Now is the perfect time to get rid of all the junk we have accumulated over 50 years in this old house.

Our kids don’t want our vintage collection of 8-track tapes, National Geographics from 1965 to 1980, black-and-white TV, Kodak camera, word processor and broken furniture.

We did get rid of some old stuff at a neighborhood yard sale, spending two full days gathering, sorting and lugging boxes out to the curb, where most of it remained for Monday’s trash pickup.

The result was a total income of $32.65. We spent $50 on our neighbors’ junk, for a net loss of $17.35. It is all still sitting in our basement, waiting for the next yard sale.

The kids left years ago, leaving their bedrooms to be converted into a home office and storage room, which we have filled with more junk.

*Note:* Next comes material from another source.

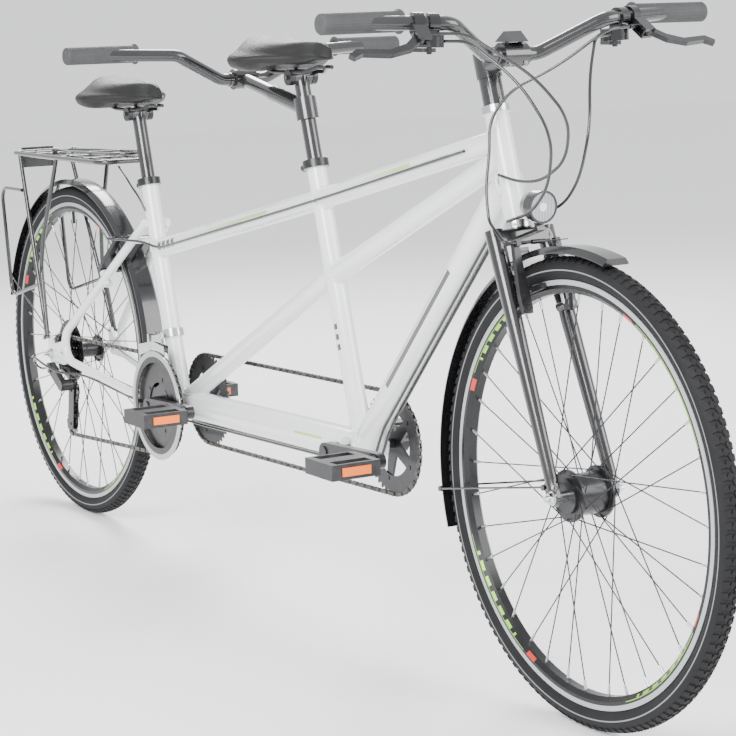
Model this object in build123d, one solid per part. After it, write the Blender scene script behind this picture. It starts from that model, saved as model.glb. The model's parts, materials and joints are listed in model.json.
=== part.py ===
from build123d import *
import os
from math import acos, asin, atan2, cos, degrees, hypot, pi, radians, sin, tan

# Tandem bicycle.  +X forward, +Y to the rider's left, +Z up, millimetres.
# The origin is on the ground, midway between the two axles.

# ---- frame sizes -------------------------------------------------------------------
wheelbase = 1818.0           # rear axle to front axle
wheel_radius = 351.0         # outside of the tyre
head_angle = 73.0            # steering axis from the ground, degrees
fork_offset = 40.0           # front axle ahead of the steering axis
captain_bb_ahead = 1182.0    # captain's crank axle ahead of the rear axle
captain_bb_height = 322.0
captain_seat_angle = 73.5
captain_seat_tube_length = 502.0
stoker_bb_ahead = 482.0
stoker_bb_height = 303.0
stoker_seat_angle = 74.0
stoker_seat_tube_length = 449.0
head_tube_low = 421.0        # along the steering axis, from the level of the axle
head_tube_length = 170.0
head_tube_r = 19.0
head_tube_bore_r = 16.95
top_tube_r = 18.0
diagonal_tube_r = 17.5
down_tube_r = 24.0
boom_tube_r = 28.0
main_tube_wall = 2.0
seat_tube_r = 17.45
bb_shell_r = 25.0
bb_shell_bore_r = 17.2
bb_shell_half = 34.0
top_tube_head = 550.0        # where each tube meets the steering axis
diagonal_tube_head = 522.0
down_tube_head = 483.0
top_tube_captain_height = 740.0
top_tube_stoker_height = 601.0
diagonal_captain_height = 611.0
chainstay_r = 9.0
stay_bend_ahead = 42.0       # outside of the bend that carries the dropout
stay_bend_rise = 4.0
dropout_spacing = 135.0
dropout_thick = 6.0
fork_spacing = 100.0
slip = 0.05                  # running and sliding clearance on a radius
seat_gap = 0.3               # clearance where two pieces only rest together

# ---- seats and bars ----------------------------------------------------------------
post_r = 13.6
captain_post_above = 153.0   # top of the post above the seat tube's top
stoker_post_above = 137.0
post_inside = 90.0
bar_r = 11.1
grip_r = 16.0
grip_length = 130.0
steerer_r = 14.3
stem_reach = 69.0
bar_along = 663.0            # bar centre, along the steering axis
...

We are fortunate to be able to remain in our home, especially during these “shelter in place” times. So why not fill the empty spaces?

Need a cardboard box? Just call. Plastic bags, storage boxes and boxes of containers. Lamps, kitchen appliances, rusty tools, broken furniture, hangers, old light bulbs and batteries, and a variety of junk, all needing minor repairs, but too good to throw away.

We even had a year’s supply of toilet paper. Who would have thought that that was our most valuable commodity!

Years ago, on Joyce’s 50th birthday, I organized a surprise party, urging guests not to bring a present, but rather a card or small item with a frog on it. The response was overwhelming and continues to this day. There are frogs all over the yard and in every room in our house. The kids don’t want them, either.

Now is a great time to downsize.

What should we keep? What should we give away? What should we throw away?

The fact is that everything we own has a history or memory to it, so deciding what to do with it is a slow, agonizing process.

But we do have the time to do it, if we could only get motivated.